• **What the task asks**: Take the line that contains "points = [vertex.co" as the first line and the last line of the material below as the final one; reproduce exactly the lines between, inclusive.

• **Given material**:
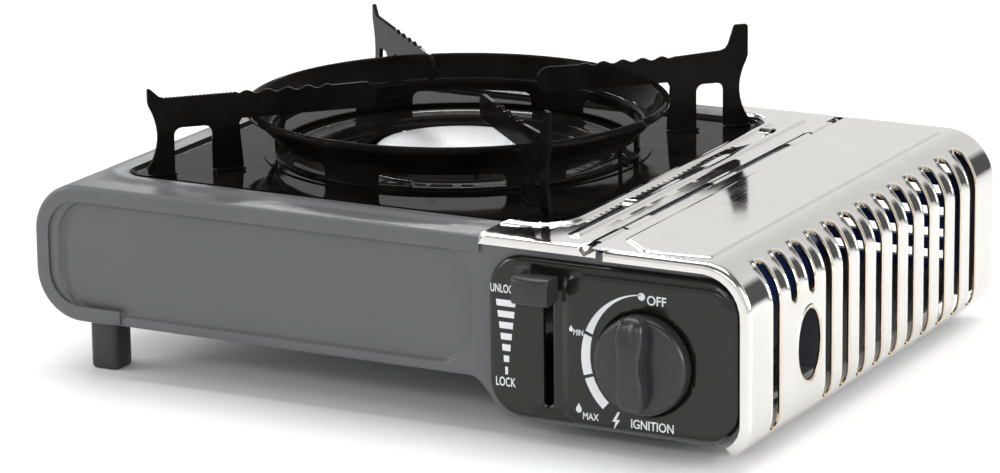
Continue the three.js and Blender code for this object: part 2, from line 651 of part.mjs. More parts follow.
const makeLeverArm = () => {
  const root = leverPinRadius + 4;
  const endY = bezelFace - tabStandOff;
  const inner = wallFront + sheet + 6;
  const arm = alongX(outline([[leverPivotY, leverPivotZ - root], [leverPivotY + 3, leverPivotZ + root],
    [inner + 4, stemZ + leverStemHeight / 2], [endY, stemZ + leverStemHeight / 2],
    [endY, stemZ - leverStemHeight / 2], [inner + 4, stemZ - leverStemHeight / 2]]),
  leverX - leverArmThickness / 2, leverX + leverArmThickness / 2);
  const boss = rodX(leverPivotY, leverPivotZ, root, leverX - leverArmThickness / 2, leverX + leverArmThickness / 2);
  const crank = box(leverX - leverArmThickness / 2, leverX + leverArmThickness / 2, leverPivotY - 3.5,
    leverPivotY + 3.5, leverPivotZ, leverPivotZ + leverCrankHeight);
  const bore = rodX(leverPivotY, leverPivotZ, leverPinRadius + gap, leverX - 5, leverX + 5);
  return cut(union(arm, boss, crank), bore);
};
add('lever_arm', makeLeverArm(), zincPlate);

const tabBack = bezelFace - tabStandOff - gap;
const tabFront = tabBack - tabDepth;
const makeLeverTab = () => {
  const z0 = stemZ - 3;
  const z1 = stemZ + 8;
  const profile = outline([[tabBack, stemZ - 5], [tabBack, z1], [tabBack - 5, z1 + 1.5], ...arc(tabFront + 4,
    z1 - 3.5, 4, 80, 180, 5), [tabFront, z0 + 1], [tabFront + 3, z0 - 1], [tabBack - 5, z0 - 2.5]]);
  return alongX(profile, leverX - tabLeft, leverX + tabRight);
};
add('lever_tab', makeLeverTab(), blackPlastic);

const bracketGap = 0.5;
const makeLeverBracket = () => {
  const foot = cartridgeFloorHeight + sheet + gap;
  const inner = leverX - leverArmThickness / 2 - bracketGap;
  const cheek = (x0, x1) => alongX(outline([[leverPivotY - 8, foot], [leverPivotY + 8, foot],
    ...arc(leverPivotY, leverPivotZ, 6, 0, 180)]), x0, x1);
  const base = box(inner - 8, inner, leverPivotY - 8, leverPivotY + 8, foot, foot + sheet);
  const bore = rodX(leverPivotY, leverPivotZ, leverPinRadius + gap, leverX - 12, leverX + 12);
  return cut(union(cheek(inner - 1.2, inner), base), bore);
};
add('lever_bracket', makeLeverBracket(), zincPlate);
add('lever_pin', union(rodX(leverPivotY, leverPivotZ, leverPinRadius, leverX - 4.5, leverX + 3),
  rodX(leverPivotY, leverPivotZ, leverPinRadius + 1.4, leverX + leverArmThickness / 2 + gap, leverX + 3)), zincPlate);

const carriageFoot = cartridgeFloorHeight + sheet + gap;
const carriageRailX = [cartridgeX - 18, cartridgeX + 18];
const carriageRailHeight = 3;
const makeCarriage = () => {
  const x0 = shieldX + sheet + 2;
  const x1 = lipX - 3;
  const z0 = carriageFoot + carriageRailHeight + gap;
  const plate = alongY(outline([[x0, z0], [x1, z0], [x1, cartridgeZ], [x0, cartridgeZ + 16]]),
    carriageY, carriageY + carriageThickness);
  const throat = union(rodY(cartridgeX, cartridgeZ, 22, carriageY - 1, carriageY + carriageThickness + 1, 32),
    box(cartridgeX - 22, cartridgeX + 40, carriageY - 1, carriageY + carriageThickness + 1, cartridgeZ, cartridgeZ + 40));
  const shelf = box(x0 + 8, x1 - 8, carriageY, carriageY + 20, z0, z0 + 1.5);
  const tongue = box(leverX + leverArmThickness / 2 + gap + 1, x0 + 4, tongueFront, carriageY + 1,
    leverPivotZ + 10, leverPivotZ + 13);
  return union(cut(plate, throat), shelf, tongue);
};
add('cartridge_carriage', makeCarriage(), zincPlate);
carriageRailX.forEach((x, i) => add(['carriage_rail_left', 'carriage_rail_right'][i],
  box(x - 3, x + 3, carriageY - 22, carriageY + 30, carriageFoot, carriageFoot + carriageRailHeight), zincPlate));

// ---- lid over the cartridge compartment ----
const lidHemZ = lidHemTop;
const lidPath = (offset) => [
  [hingeX + 1.6, plateTop - offset],
  ...arc(lidRight - lidCornerRadius, lidCornerZ, lidCornerRadius - offset, 90, 0, 10),
  ...arc(lidRight - lidHemRadius, lidHemZ, lidHemRadius - offset, 0, -lidHemAngle, 8)];
const lidBand = (offset) => outline([...lidPath(0), ...lidPath(offset).reverse()]);

const makeLid = () => {
  const shell = alongY(lidBand(steelSheet), lidFront, lidBack);
  const keepFlange = box(hingeX + 5.7, lidRight + 1, lidFront - 1, lidBack + 1, 0, plateTop + 1);
  const flanges = union(alongY(lidBand(lidFlange), lidFront, lidFront + steelSheet),
    alongY(lidBand(lidFlange), lidBack - steelSheet, lidBack)).intersect(keepFlange);
  const shellEnds = union(box(hingeX - 1, hingeX + 5.7, lidFront - 1, front + 2, plateTop - 3, plateTop + 2),
    box(hingeX - 1, hingeX + 5.7, back - 2, lidBack + 1, plateTop - 3, plateTop + 2));
  const panelLeft = hingeX + 8.7;
  const panelRight = lidRight - lidCornerRadius;
  const panel = alongZ(outline([[panelLeft, front + 17], [panelLeft + 15, front + 3], [panelRight, front + 7],
    [panelRight, back - 10], [panelLeft + 13, back - 10], [panelLeft, back - 21]]), plateTop - 0.2, plateTop + 0.7);
  const arms = lidKnuckleSpans.map(([y0, y1]) => union(knuckle(y0, y1),
    box(hingeX, hingeX + 2.4, y0, y1, plateTop - steelSheet, plateTop)));
  const slots = [];
  for (let i = 0; i < lidSlotCount; i += 1) {
    const y = lidSlotFirst + i * lidSlotPitch;
    const overHole = Math.abs(y - fingerHoleY) < fingerHoleWidth / 2 + lidSlotWidth;
    const bottom = overHole ? shortSlotBottom : lidSlotBottom;
    slots.push(alongX(roundRect(y - lidSlotWidth / 2, y + lidSlotWidth / 2, bottom, lidSlotTop,
      lidSlotWidth / 2 - 0.01, 2), lidRight - 8, lidRight + 5));
  }
  const hole = solid(new THREE.CylinderGeometry(1, 1, 10, 32).rotateZ(Math.PI / 2)
    .scale(1, fingerHoleWidth / 2, fingerHoleHeight / 2).translate(lidRight, fingerHoleY, fingerHoleZ));
  const knuckleRoom = knuckleSpans.map(([y0, y1]) => rodY(hingeX, hingeZ, knuckleRadius + hingeGap,
    y0 - runningGap, y1 + runningGap, 20));
  return cut(union(shell, flanges, panel, ...arms), ...slots, hole, shellEnds, pinBore, ...knuckleRoom);
};
add('cartridge_lid', makeLid(), mirrorSteel);

// ---- drip tray ----
const makeTray = () => {
  const sheetEdge = gap + 0.2;
  const area = alongZ(trayOutline(-sheetEdge), traySheetBottom, traySheetTop);
  const rimTop = traySheetTop + trayRimHeight;
  const rim = cut(alongZ(trayOutline(-sheetEdge), traySheetBottom, rimTop),
    alongZ(trayOutline(-sheetEdge - trayRimWidth), traySheetTop, rimTop + 1));
  const low = traySheetBottom - trayWellDepth;
  const collarTop = low + 3;
  const dish = turned([[0, low], [trayWellRadius - 3, low], [trayWellRadius, traySheetBottom],
    [trayWellRadius, traySheetTop], [0, traySheetTop]], burnerX, burnerY);
  const hollow = turned([[0, collarTop], [trayHoleRadius + sheet, collarTop], [trayHoleRadius + sheet, low + sheet],
    [trayWellRadius - 3.6, low + sheet], [trayWellRadius - 1, traySheetTop + 1], [0, traySheetTop + 1]],
  burnerX, burnerY);
  const hole = rodZ(burnerX, burnerY, trayHoleRadius, low - 1, traySheetTop + 1, 48);
  return cut(union(area, rim, dish), hollow, hole);
};
add('drip_tray', makeTray(), blackEnamel);

// ---- wind ring with its arched windows ----
const makeRing = () => {
  const z0 = ringFoot;
  const waist = z0 + ringWindowHeight;
  const rim = ringRimHeight;
  const profile = [[ringFootRadius + 5, z0], [ringFootRadius + 5, z0 + sheet], [ringFootRadius, z0 + sheet],
    [ringFootRadius + 0.8, waist], [ringFootRadius + 3.6, waist + 1.4], [ringRadius - 0.4, rim - 1.6],
    [ringRadius, rim - 0.8], [ringRadius - 0.8, rim], [ringRadius - 2, rim - 0.8],
    [ringFootRadius + 2.6, waist + 2], [ringFootRadius - 0.2, waist + 0.6], [ringFootRadius - sheet, z0],
    [ringFootRadius + 5, z0]];
  const ring = turned(profile, burnerX, burnerY, 60);
  const windows = [];
  const middle = (ringFootRadius * Math.sin(THREE.MathUtils.degToRad(ringWindowAngle / 2)));
  for (let i = 0; i < ringWindowCount; i += 1) {
    const angle = ringWindowStart + ringWindowAngle / 2 + i * 360 / ringWindowCount;
    const arch = alongX(outline([[-middle, z0 + sheet + 0.6], [middle, z0 + sheet + 0.6],
      [middle - 1, waist - 3.5], [middle - 4.5, waist - 0.6], [4.5 - middle, waist - 0.6],
      [1 - middle, waist - 3.5]]), ringFootRadius - 14, ringFootRadius + 4);
    windows.push(arch.rotate([0, 0, angle]).translate([burnerX, burnerY, 0]));
  }
  return cut(ring, ...windows);
};
add('wind_ring', makeRing(), blackEnamel);

// ---- pan supports: pressed blades standing on the tray, two with tall spikes ----
const makeSupport = (tall, tabSide, extraReach) => {
  const foot = supportFoot;
  const reach = supportReach + extraReach;
  const innerLeg = ringRadius + 5.5;
  const slotInner = innerLeg + 13.9;
  const slotOuter = reach - 11.6;
  const slotTop = fingerUnderside - 2;
  const serration = Array.from({ length: 9 }, (_, i) => [
    ringRadius + 3.4 - i * 4.5, panRestHeight + (i % 2 === 0 ? 0 : -1.4)]);
  const spike = tall
    ? [[reach, panRestHeight - 6], [reach, spikeHeight], [reach - 6.6, spikeHeight], [reach - 9, panRestHeight + 3],
      [reach - 13, panRestHeight]]
    : [[reach, panRestHeight - 6], [reach, hornHeight], [reach - 2, hornHeight], [reach - 5.5, panRestHeight]];
  const blade = outline([
    [innerLeg, foot], [slotInner, foot], [slotInner, slotTop - 3], [slotInner + 3, slotTop],
    [slotOuter - 3, slotTop], [slotOuter, slotTop - 3], [slotOuter, foot], [reach + 0.4, foot],
    [reach - 4.6, foot + 12], [reach - 5, foot + 19], ...spike, ...serration,
    [supportTip + 18, panRestHeight - 1.5], [supportTip + 2, panRestHeight - 6], [supportTip, panRestHeight - 9],
    [supportTip + 4, fingerUnderside],
    [innerLeg + 1, fingerUnderside], [innerLeg + 1, foot + 14]]);
  const plate = alongY(blade, -supportThickness / 2, supportThickness / 2);
  const tab = (r0, r1) => box(r0, r1, Math.min(tabSide * supportTabWidth, -supportThickness / 2),
    Math.max(tabSide * supportTabWidth, supportThickness / 2), foot, foot + 1.2);
  return union(plate, tab(innerLeg, slotInner), tab(slotOuter, reach));
};

const supports = [['back_right', 45, -1, 0], ['back_left', 135, 1, 0], ['front_left', 226, 1, 4],
  ['front_right', 315, 1, 0]];
supports.forEach(([place, angle, tabSide, extraReach]) => {
  const tall = place.endsWith('right');
  const blade = makeSupport(tall, tabSide, extraReach).rotate([0, 0, angle]).translate([burnerX, burnerY, 0]);
  add(`pan_support_${place}`, blade, blackEnamel);
});

// ---- feet and the rivets under the front edge ----
const makeFoot = (x, y, top) => alongZ(roundRect(x, x + footSize, y, y + footSize, 3, 4), 0, top);
const tallFoot = burnerFloorHeight - gap;
const shortFoot = cartridgeFloorHeight - gap;
const feet = [
  ['foot_front_left', left + footLeftMargin, front + footInset, tallFoot],
  ['foot_back_left', left + footLeftMargin, back - footInset - footSize, tallFoot],
  ['foot_front_right', lidRight - footRightMargin, front + shortFootInset, shortFoot],
  ['foot_back_right', lidRight - footRightMargin, back - shortFootInset - footSize, shortFoot]];
feet.forEach(([name, x, y, top]) => add(name, makeFoot(x, y, top), leadRubber));

[['front_rivet_left', trayLeft + 74], ['front_rivet_right', trayRight - 73]].forEach(([name, x]) => {
  const top = panFloor - gap;
  add(name, turned([[0, top - 1.5], [1.6, top - 1.1], [2.6, top], [0, top]], x, wallFront + 4, 16), mirrorSteel);
});

export default stove;
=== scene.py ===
import math
import bmesh
import bpy
import numpy as np
from mathutils import Matrix, Vector, geometry


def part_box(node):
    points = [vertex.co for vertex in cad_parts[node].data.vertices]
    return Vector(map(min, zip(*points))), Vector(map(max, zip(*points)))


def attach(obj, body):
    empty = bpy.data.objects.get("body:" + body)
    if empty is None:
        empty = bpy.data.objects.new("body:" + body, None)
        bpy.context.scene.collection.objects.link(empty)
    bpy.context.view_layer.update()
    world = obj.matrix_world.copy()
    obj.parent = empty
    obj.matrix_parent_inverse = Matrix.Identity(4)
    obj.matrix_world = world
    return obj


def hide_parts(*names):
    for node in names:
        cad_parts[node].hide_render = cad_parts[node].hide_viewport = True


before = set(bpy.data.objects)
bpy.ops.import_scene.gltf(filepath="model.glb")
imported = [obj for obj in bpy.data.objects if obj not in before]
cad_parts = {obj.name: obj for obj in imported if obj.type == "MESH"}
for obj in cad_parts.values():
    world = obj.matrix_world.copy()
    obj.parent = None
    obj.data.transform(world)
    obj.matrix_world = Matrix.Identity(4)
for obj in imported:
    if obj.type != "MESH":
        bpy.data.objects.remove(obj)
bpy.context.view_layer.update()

# Lengths in the dictionaries are millimetres: x to the right along the front, y to the back from the
# middle of the casing, z up from the table. The CAD's own boxes say where the casing's middle lies.
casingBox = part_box("top_casing")
middleY = (casingBox[0].y + casingBox[1].y) / 2 * 1000


# The camera stands at a place in row metres and looks along azimuth and elevation, with a little roll.
cameraView = {"place": (0.90663, -1.70524, 0.56089), "azimuth": 28.2025, "elevation": 14.7388,
              "roll": -0.7158, "lens": 163.78, "sensor": 36, "shiftX": 0.00361, "shiftY": -0.00388,
              "clip": (0.05, 50)}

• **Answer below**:
    points = [vertex.co for vertex in cad_parts[node].data.vertices]
    return Vector(map(min, zip(*points))), Vector(map(max, zip(*points)))


def attach(obj, body):
    empty = bpy.data.objects.get("body:" + body)
    if empty is None:
        empty = bpy.data.objects.new("body:" + body, None)
        bpy.context.scene.collection.objects.link(empty)
    bpy.context.view_layer.update()
    world = obj.matrix_world.copy()
    obj.parent = empty
    obj.matrix_parent_inverse = Matrix.Identity(4)
    obj.matrix_world = world
    return obj


def hide_parts(*names):
    for node in names:
        cad_parts[node].hide_render = cad_parts[node].hide_viewport = True


before = set(bpy.data.objects)
bpy.ops.import_scene.gltf(filepath="model.glb")
imported = [obj for obj in bpy.data.objects if obj not in before]
cad_parts = {obj.name: obj for obj in imported if obj.type == "MESH"}
for obj in cad_parts.values():
    world = obj.matrix_world.copy()
    obj.parent = None
    obj.data.transform(world)
    obj.matrix_world = Matrix.Identity(4)
for obj in imported:
    if obj.type != "MESH":
        bpy.data.objects.remove(obj)
bpy.context.view_layer.update()

# Lengths in the dictionaries are millimetres: x to the right along the front, y to the back from the
# middle of the casing, z up from the table. The CAD's own boxes say where the casing's middle lies.
casingBox = part_box("top_casing")
middleY = (casingBox[0].y + casingBox[1].y) / 2 * 1000


# The camera stands at a place in row metres and looks along azimuth and elevation, with a little roll.
cameraView = {"place": (0.90663, -1.70524, 0.56089), "azimuth": 28.2025, "elevation": 14.7388,
              "roll": -0.7158, "lens": 163.78, "sensor": 36, "shiftX": 0.00361, "shiftY": -0.00388,
              "clip": (0.05, 50)}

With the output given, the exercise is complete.